__AVAILABLE DATA__
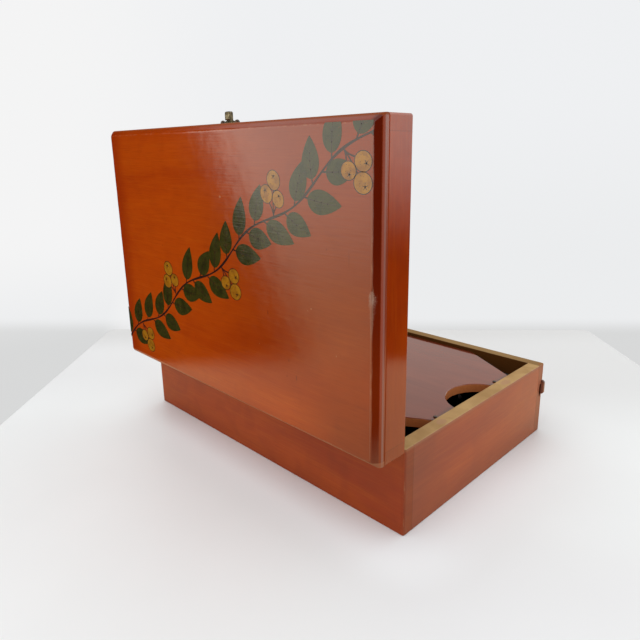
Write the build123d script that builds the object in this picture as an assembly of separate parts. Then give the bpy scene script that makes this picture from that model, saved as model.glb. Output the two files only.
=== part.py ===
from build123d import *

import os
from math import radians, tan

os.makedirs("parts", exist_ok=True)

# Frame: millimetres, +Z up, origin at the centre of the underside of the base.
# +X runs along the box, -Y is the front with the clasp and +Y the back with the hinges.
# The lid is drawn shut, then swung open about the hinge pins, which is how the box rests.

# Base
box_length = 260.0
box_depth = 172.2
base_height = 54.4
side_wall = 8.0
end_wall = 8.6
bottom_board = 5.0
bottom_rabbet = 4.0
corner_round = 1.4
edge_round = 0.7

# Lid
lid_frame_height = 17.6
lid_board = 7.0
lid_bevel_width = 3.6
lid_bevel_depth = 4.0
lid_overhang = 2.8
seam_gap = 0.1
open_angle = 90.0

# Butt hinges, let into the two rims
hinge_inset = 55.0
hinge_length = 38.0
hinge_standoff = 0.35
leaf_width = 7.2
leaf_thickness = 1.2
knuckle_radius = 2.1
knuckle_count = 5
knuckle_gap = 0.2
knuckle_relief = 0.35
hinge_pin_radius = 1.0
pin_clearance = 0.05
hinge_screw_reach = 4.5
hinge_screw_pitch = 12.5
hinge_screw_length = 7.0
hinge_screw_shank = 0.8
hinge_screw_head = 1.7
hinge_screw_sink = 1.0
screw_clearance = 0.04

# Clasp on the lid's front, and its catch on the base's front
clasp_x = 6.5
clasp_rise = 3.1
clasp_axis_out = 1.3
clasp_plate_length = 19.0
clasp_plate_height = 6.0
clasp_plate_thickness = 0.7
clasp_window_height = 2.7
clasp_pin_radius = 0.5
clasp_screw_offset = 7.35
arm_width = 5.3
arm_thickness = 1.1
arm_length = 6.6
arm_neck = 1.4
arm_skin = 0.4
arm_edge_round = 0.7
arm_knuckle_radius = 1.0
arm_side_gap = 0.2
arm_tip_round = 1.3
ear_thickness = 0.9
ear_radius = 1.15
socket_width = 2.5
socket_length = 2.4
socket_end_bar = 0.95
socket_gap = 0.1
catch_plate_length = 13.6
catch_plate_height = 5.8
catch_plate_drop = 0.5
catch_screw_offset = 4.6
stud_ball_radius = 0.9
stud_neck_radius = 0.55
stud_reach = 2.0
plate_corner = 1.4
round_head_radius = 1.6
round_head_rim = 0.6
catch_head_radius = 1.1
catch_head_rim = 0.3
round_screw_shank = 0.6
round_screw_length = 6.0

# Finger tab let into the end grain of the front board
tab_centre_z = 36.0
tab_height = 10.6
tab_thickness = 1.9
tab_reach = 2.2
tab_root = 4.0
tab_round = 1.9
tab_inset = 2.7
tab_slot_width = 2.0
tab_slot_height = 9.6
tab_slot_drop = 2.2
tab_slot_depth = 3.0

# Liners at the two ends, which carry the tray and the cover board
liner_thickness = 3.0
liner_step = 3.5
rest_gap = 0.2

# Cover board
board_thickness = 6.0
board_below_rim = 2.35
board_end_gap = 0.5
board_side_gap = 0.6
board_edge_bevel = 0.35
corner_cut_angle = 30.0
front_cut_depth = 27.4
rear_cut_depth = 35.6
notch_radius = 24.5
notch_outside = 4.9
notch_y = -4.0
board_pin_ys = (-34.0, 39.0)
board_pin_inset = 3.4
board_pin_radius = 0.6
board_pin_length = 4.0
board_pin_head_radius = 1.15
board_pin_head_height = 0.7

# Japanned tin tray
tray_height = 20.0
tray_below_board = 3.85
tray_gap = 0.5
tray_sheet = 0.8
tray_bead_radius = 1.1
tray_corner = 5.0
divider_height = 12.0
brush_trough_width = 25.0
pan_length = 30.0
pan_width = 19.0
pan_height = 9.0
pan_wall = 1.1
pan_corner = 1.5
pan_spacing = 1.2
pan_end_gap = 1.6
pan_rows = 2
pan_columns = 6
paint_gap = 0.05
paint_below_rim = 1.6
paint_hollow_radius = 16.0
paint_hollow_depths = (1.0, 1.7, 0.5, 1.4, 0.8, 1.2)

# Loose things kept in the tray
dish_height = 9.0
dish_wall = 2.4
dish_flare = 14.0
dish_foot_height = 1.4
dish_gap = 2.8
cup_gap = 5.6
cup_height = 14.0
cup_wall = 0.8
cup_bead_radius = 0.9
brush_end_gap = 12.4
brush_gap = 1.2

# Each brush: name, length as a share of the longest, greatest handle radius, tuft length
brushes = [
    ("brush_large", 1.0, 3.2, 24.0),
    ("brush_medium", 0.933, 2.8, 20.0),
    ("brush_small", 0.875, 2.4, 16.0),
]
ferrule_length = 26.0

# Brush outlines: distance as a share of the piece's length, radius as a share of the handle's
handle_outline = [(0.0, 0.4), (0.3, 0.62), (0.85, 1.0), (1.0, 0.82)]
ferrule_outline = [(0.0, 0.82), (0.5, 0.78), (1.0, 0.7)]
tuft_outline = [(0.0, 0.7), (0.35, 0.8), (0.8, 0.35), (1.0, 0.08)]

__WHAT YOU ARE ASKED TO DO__
Print exactly, and only, the lines beginning at the top of the listing and ending at the line with "open_angle = 90.0".

__EXERCISE RESPONSE__
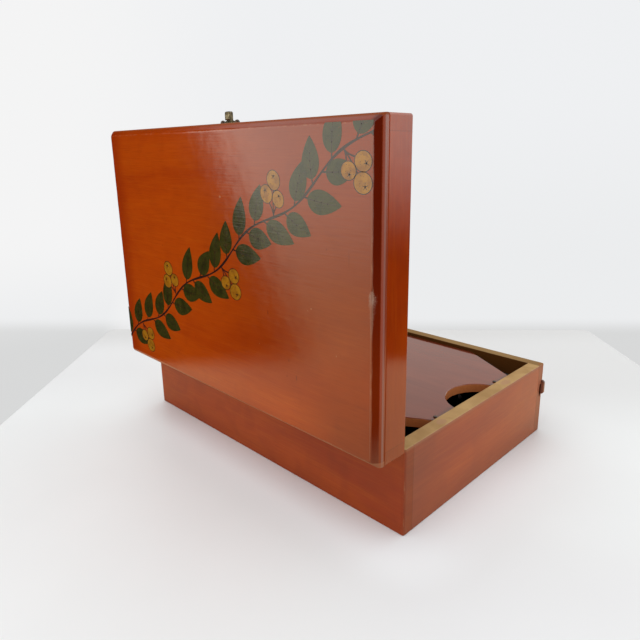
Write the build123d script that builds the object in this picture as an assembly of separate parts. Then give the bpy scene script that makes this picture from that model, saved as model.glb. Output the two files only.
=== part.py ===
from build123d import *

import os
from math import radians, tan

os.makedirs("parts", exist_ok=True)

# Frame: millimetres, +Z up, origin at the centre of the underside of the base.
# +X runs along the box, -Y is the front with the clasp and +Y the back with the hinges.
# The lid is drawn shut, then swung open about the hinge pins, which is how the box rests.

# Base
box_length = 260.0
box_depth = 172.2
base_height = 54.4
side_wall = 8.0
end_wall = 8.6
bottom_board = 5.0
bottom_rabbet = 4.0
corner_round = 1.4
edge_round = 0.7

# Lid
lid_frame_height = 17.6
lid_board = 7.0
lid_bevel_width = 3.6
lid_bevel_depth = 4.0
lid_overhang = 2.8
seam_gap = 0.1
open_angle = 90.0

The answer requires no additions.